もし愛する夫を殺されたら、あなたは復讐を選びますか?
江戸時代、夫を殺された悲しみから復讐の鬼と化し、ついには恐ろしい女盗賊になってしまった女性がいました。
その名は「鬼神のお松」。
美貌を武器に男たちを騙し、次々と殺していった恐るべき女性だったんです。
この記事では、日本三大盗賊の一人に数えられる伝説の女盗賊「鬼神のお松」について詳しくご紹介します。
概要

鬼神のお松(きじんのおまつ)は、江戸時代に活躍したとされる伝説の女盗賊です。
歌舞伎や読本、錦絵などで石川五右衛門、自来也と並んで「日本三大盗賊」の一人として描かれています。
実は、お松が本当に実在したかどうかは分かっていません。
しかし、その壮絶な復讐劇と残酷な手口は、江戸時代の人々を震え上がらせ、多くの物語や芝居の題材となったんです。
姿・見た目
お松は、その美貌で知られていました。
お松の外見的特徴
- 妖艶な美女として描かれる
- 元は深川の遊女だったという説も
- 「骸骨お松」という異名も持つ
特に興味深いのが「骸骨お松」という異名です。
伝説では、亡くなった父の髑髏を抱いて寝るうちに妖艶さを身につけたとされています。
この不気味なエピソードが、彼女の恐ろしさをさらに際立たせていたんですね。
特徴
鬼神のお松には、他の盗賊とは違う独特の手口がありました。
お松の恐ろしい手口
- 美貌を使って男を誘惑
- 川を渡る時に自分を背負わせる
- 背中から刺し殺して川に蹴り落とす
- 殺した相手から金品を奪う
この手口の恐ろしいところは、相手が完全に油断している瞬間を狙うことです。
川を渡っている最中は逃げることもできず、まさに絶体絶命の状況で襲いかかるんです。
盗賊団の頭目として
お松は単独犯ではなく、後に20余名の盗賊団の頭目になりました。 手下を率いて近隣の村々を略奪して回り、人々から「鬼神のお松」と恐れられるようになったのです。
伝承
お松の物語には、いくつかのバリエーションがありますが、最も有名なのが夫の仇討ちから始まる復讐劇です。
夫の死と復讐の始まり
明和4年(1767年)、仙台藩士の早川文左衛門と浪人の山木伝七郎が試合をし、早川が勝利しました。 恨みを持った山木は仲間と共に早川を襲撃しましたが、返り討ちに遭います。

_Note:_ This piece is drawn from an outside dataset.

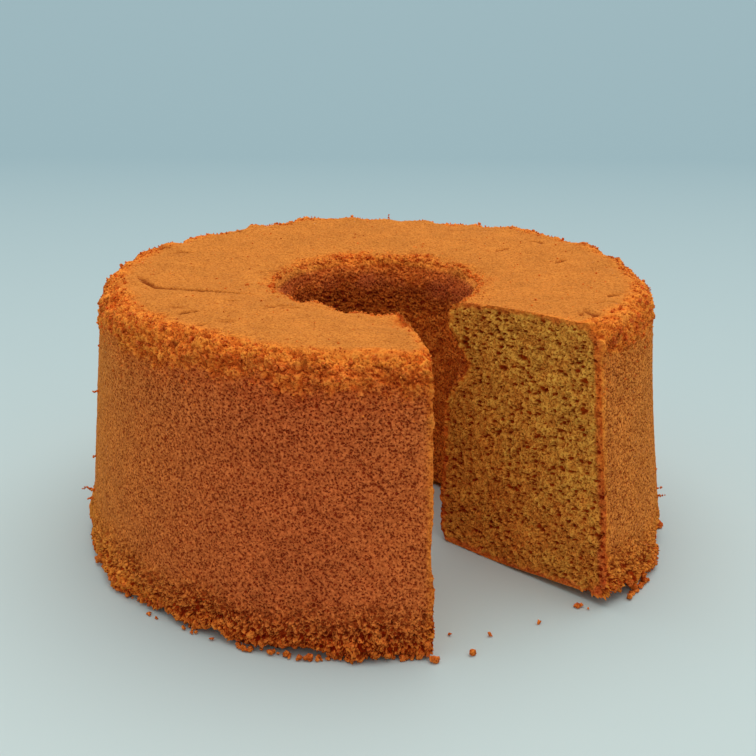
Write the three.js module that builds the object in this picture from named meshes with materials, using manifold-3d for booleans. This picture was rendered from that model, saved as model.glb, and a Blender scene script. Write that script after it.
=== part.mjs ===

この戦いで殺された立見丈五郎の妻がお松でした。 夫を失った悲しみと怒りから、お松は復讐を決意したんです。
復讐の完遂
お松は巧みに早川に近づき、陸奥国一関への旅に誘い出しました。 衣川を渡る時、色仕掛けで自分を背負わせ、背中から刺して川に蹴り落とし本懐を遂げたのです。
盗賊団の頭目へ
復讐を果たした後、お松は金岳山で三島権左衛門率いる盗賊団に囲まれます。 しかし、逆に権左衛門を倒して盗賊団の頭目に収まってしまいました。
最期
天明3年(1783年)3月7日、お松は早川文左衛門の遺児・文次郎によって討たれます。
夫の仇を討ったお松も、最後は仇の息子に討たれるという因果応報の結末を迎えたのです。
起源
鬼神のお松の物語は、実話なのか創作なのか、はっきりしていません。
物語の広がり
お松の物語は、ちょんがれ(江戸時代の語り物)で語られ始め、その後浄瑠璃や歌舞伎で大きく脚色されていきました。
特に歌舞伎狂言「新板越白浪(しんぱんこしのしらなみ)」が有名で、この作品でお松は「悪婆」という役柄として定着したんです。
各地の伝説
青森県にもお松の伝承が残っています。
- 奥入瀬渓流の石ヶ戸:お松が住処にしていたという岩屋
- 東津軽郡蓬田村:お松の父親と兄弟分だったという家系の伝承
これらの伝説が示すように、お松の物語は東北地方を中心に広く語り継がれていったのです。
まとめ
鬼神のお松は、愛する夫を失った悲しみから復讐の鬼と化した壮絶な女性の物語です。
重要なポイント
- 日本三大盗賊の一人として有名な女盗賊
- 夫の仇討ちから始まった復讐劇
- 美貌を武器に男を騙して殺す恐ろしい手口
- 20余名の盗賊団を率いた女頭目
- 最後は仇の息子に討たれる因果応報の結末
実在したかどうかは定かではありませんが、その物語は江戸時代の人々に強烈な印象を残し、現代まで語り継がれています。
愛が憎しみに変わった時の恐ろしさを描いた、日本の伝説史に残る女盗賊の物語なんです。